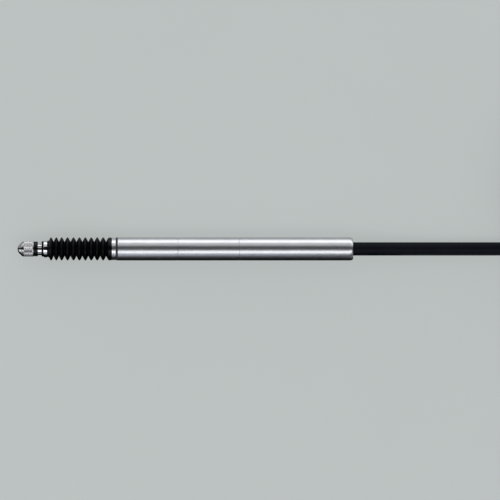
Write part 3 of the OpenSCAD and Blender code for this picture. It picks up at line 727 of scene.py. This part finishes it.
def add_strip(name, angle, spread, radiance, middle=0.0, tint=(1.0, 1.0, 1.0)):
    """Long soft light beside the probe, with its middle at x = middle.

    angle and spread are in degrees, seen from the axis; angle is from straight up and towards +Y.
    """
    data = bpy.data.lights.new(name, "AREA")
    data.shape = "RECTANGLE"
    data.size = STRIP_LENGTH
    data.size_y = 2 * STRIP_RANGE * math.tan(math.radians(spread / 2))
    data.energy = radiance * math.pi * data.size * data.size_y
    data.color = tint
    light = bpy.data.objects.new(name, data)
    a = math.radians(angle)
    light.location = (middle, STRIP_RANGE * math.sin(a), AXIS_Z + STRIP_RANGE * math.cos(a))
    light.rotation_euler = (-a, 0, 0)
    bpy.context.scene.collection.objects.link(light)


def add_card(name, corners, glow=0.0, z=CARD_Z):
    """Card that is seen only in reflections: black, or white with a glow."""
    looks = {"Emission Strength": glow, "Emission Color": (1.0, 1.0, 1.0, 1.0)} if glow else {}
    g = Graph(name + "_paint", Roughness=1.0, **{"Specular IOR Level": 0.0}, **looks)
    g.drive("Base Color", g.mix(g.noise(5 * MM), *(CARD_WHITE if glow else CARD_BLACK)))
    card = flat_piece(name, corners, z, g.material)
    for kind in ("camera", "diffuse", "transmission", "volume_scatter", "shadow"):
        setattr(card, "visible_" + kind, False)


def add_cards():
    """Dark and light cards beside the probe, and a dark and a light one ahead of its nose."""
    add_card("side_dark", rectangle(-0.075, 0.075, -0.45, -0.001))
    add_card("side_light", rectangle(-0.06, 0.11, 0.006, 0.03), glow=0.2)
    add_card("far_light", rectangle(-0.065, 0.2, 0.03, 0.5), glow=0.9)
    add_card("nose_dark", NOSE_DARK)
    add_card("nose_light", NOSE_LIGHT, glow=1.5, z=UPPER_CARD_Z)


def set_world():
    """Even room light: bright for matt surfaces, dim in reflections."""
    world = bpy.data.worlds.new("room")
    bpy.context.scene.world = world
    world.use_nodes = True
    tree = world.node_tree
    tree.nodes.clear()
    path = tree.nodes.new("ShaderNodeLightPath")
    both = tree.nodes.new("ShaderNodeMixShader")
    out = tree.nodes.new("ShaderNodeOutputWorld")
    tree.links.new(path.outputs["Is Glossy Ray"], both.inputs[0])
    for socket, (colour, strength) in ((1, ROOM_MATT), (2, ROOM_GLOSSY)):
        light = tree.nodes.new("ShaderNodeBackground")
        light.inputs[0].default_value, light.inputs[1].default_value = colour, strength
        tree.links.new(light.outputs[0], both.inputs[socket])
    tree.links.new(both.outputs[0], out.inputs[0])


add_camera()
for node, material in MATERIALS.items():
    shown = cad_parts[node]
    shown.data.materials.clear()
    shown.data.materials.append(material)
add_bellows(bellows_rubber(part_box("bellows_rear_clamp")[0].x - CUFF))
add_spring(metal("spring_steel", *STEEL, (0.2, 0.32)))
straps = add_strap(woven_strap())
add_cord(cable_jacket())
add_floor()
add_strip("panel", angle=80, spread=30, radiance=1.85)
add_strip("panel_fill", angle=46, spread=30, radiance=0.62)
add_strip("strip", angle=-31.5, spread=26, radiance=1.8, middle=-0.7)
add_strip("strip_fill", angle=-62, spread=28, radiance=0.54, middle=-1.465, tint=(0.92, 0.99, 1.1))
add_cards()
set_world()
bpy.context.scene.view_settings.view_transform = "Standard"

_Given instruction_
Word for word, write out all of the data above.

_Finished exercise_
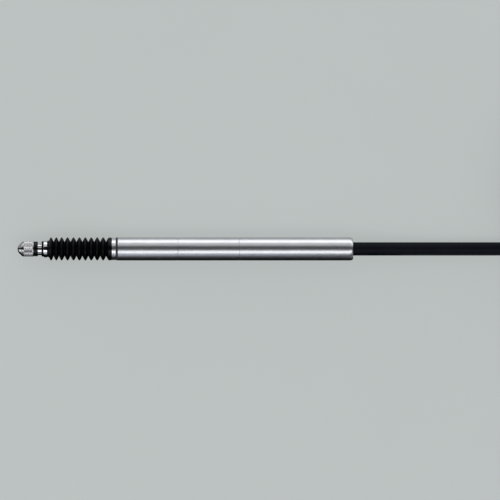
Write part 3 of the OpenSCAD and Blender code for this picture. It picks up at line 727 of scene.py. This part finishes it.
def add_strip(name, angle, spread, radiance, middle=0.0, tint=(1.0, 1.0, 1.0)):
    """Long soft light beside the probe, with its middle at x = middle.

    angle and spread are in degrees, seen from the axis; angle is from straight up and towards +Y.
    """
    data = bpy.data.lights.new(name, "AREA")
    data.shape = "RECTANGLE"
    data.size = STRIP_LENGTH
    data.size_y = 2 * STRIP_RANGE * math.tan(math.radians(spread / 2))
    data.energy = radiance * math.pi * data.size * data.size_y
    data.color = tint
    light = bpy.data.objects.new(name, data)
    a = math.radians(angle)
    light.location = (middle, STRIP_RANGE * math.sin(a), AXIS_Z + STRIP_RANGE * math.cos(a))
    light.rotation_euler = (-a, 0, 0)
    bpy.context.scene.collection.objects.link(light)


def add_card(name, corners, glow=0.0, z=CARD_Z):
    """Card that is seen only in reflections: black, or white with a glow."""
    looks = {"Emission Strength": glow, "Emission Color": (1.0, 1.0, 1.0, 1.0)} if glow else {}
    g = Graph(name + "_paint", Roughness=1.0, **{"Specular IOR Level": 0.0}, **looks)
    g.drive("Base Color", g.mix(g.noise(5 * MM), *(CARD_WHITE if glow else CARD_BLACK)))
    card = flat_piece(name, corners, z, g.material)
    for kind in ("camera", "diffuse", "transmission", "volume_scatter", "shadow"):
        setattr(card, "visible_" + kind, False)


def add_cards():
    """Dark and light cards beside the probe, and a dark and a light one ahead of its nose."""
    add_card("side_dark", rectangle(-0.075, 0.075, -0.45, -0.001))
    add_card("side_light", rectangle(-0.06, 0.11, 0.006, 0.03), glow=0.2)
    add_card("far_light", rectangle(-0.065, 0.2, 0.03, 0.5), glow=0.9)
    add_card("nose_dark", NOSE_DARK)
    add_card("nose_light", NOSE_LIGHT, glow=1.5, z=UPPER_CARD_Z)


def set_world():
    """Even room light: bright for matt surfaces, dim in reflections."""
    world = bpy.data.worlds.new("room")
    bpy.context.scene.world = world
    world.use_nodes = True
    tree = world.node_tree
    tree.nodes.clear()
    path = tree.nodes.new("ShaderNodeLightPath")
    both = tree.nodes.new("ShaderNodeMixShader")
    out = tree.nodes.new("ShaderNodeOutputWorld")
    tree.links.new(path.outputs["Is Glossy Ray"], both.inputs[0])
    for socket, (colour, strength) in ((1, ROOM_MATT), (2, ROOM_GLOSSY)):
        light = tree.nodes.new("ShaderNodeBackground")
        light.inputs[0].default_value, light.inputs[1].default_value = colour, strength
        tree.links.new(light.outputs[0], both.inputs[socket])
    tree.links.new(both.outputs[0], out.inputs[0])


add_camera()
for node, material in MATERIALS.items():
    shown = cad_parts[node]
    shown.data.materials.clear()
    shown.data.materials.append(material)
add_bellows(bellows_rubber(part_box("bellows_rear_clamp")[0].x - CUFF))
add_spring(metal("spring_steel", *STEEL, (0.2, 0.32)))
straps = add_strap(woven_strap())
add_cord(cable_jacket())
add_floor()
add_strip("panel", angle=80, spread=30, radiance=1.85)
add_strip("panel_fill", angle=46, spread=30, radiance=0.62)
add_strip("strip", angle=-31.5, spread=26, radiance=1.8, middle=-0.7)
add_strip("strip_fill", angle=-62, spread=28, radiance=0.54, middle=-1.465, tint=(0.92, 0.99, 1.1))
add_cards()
set_world()
bpy.context.scene.view_settings.view_transform = "Standard"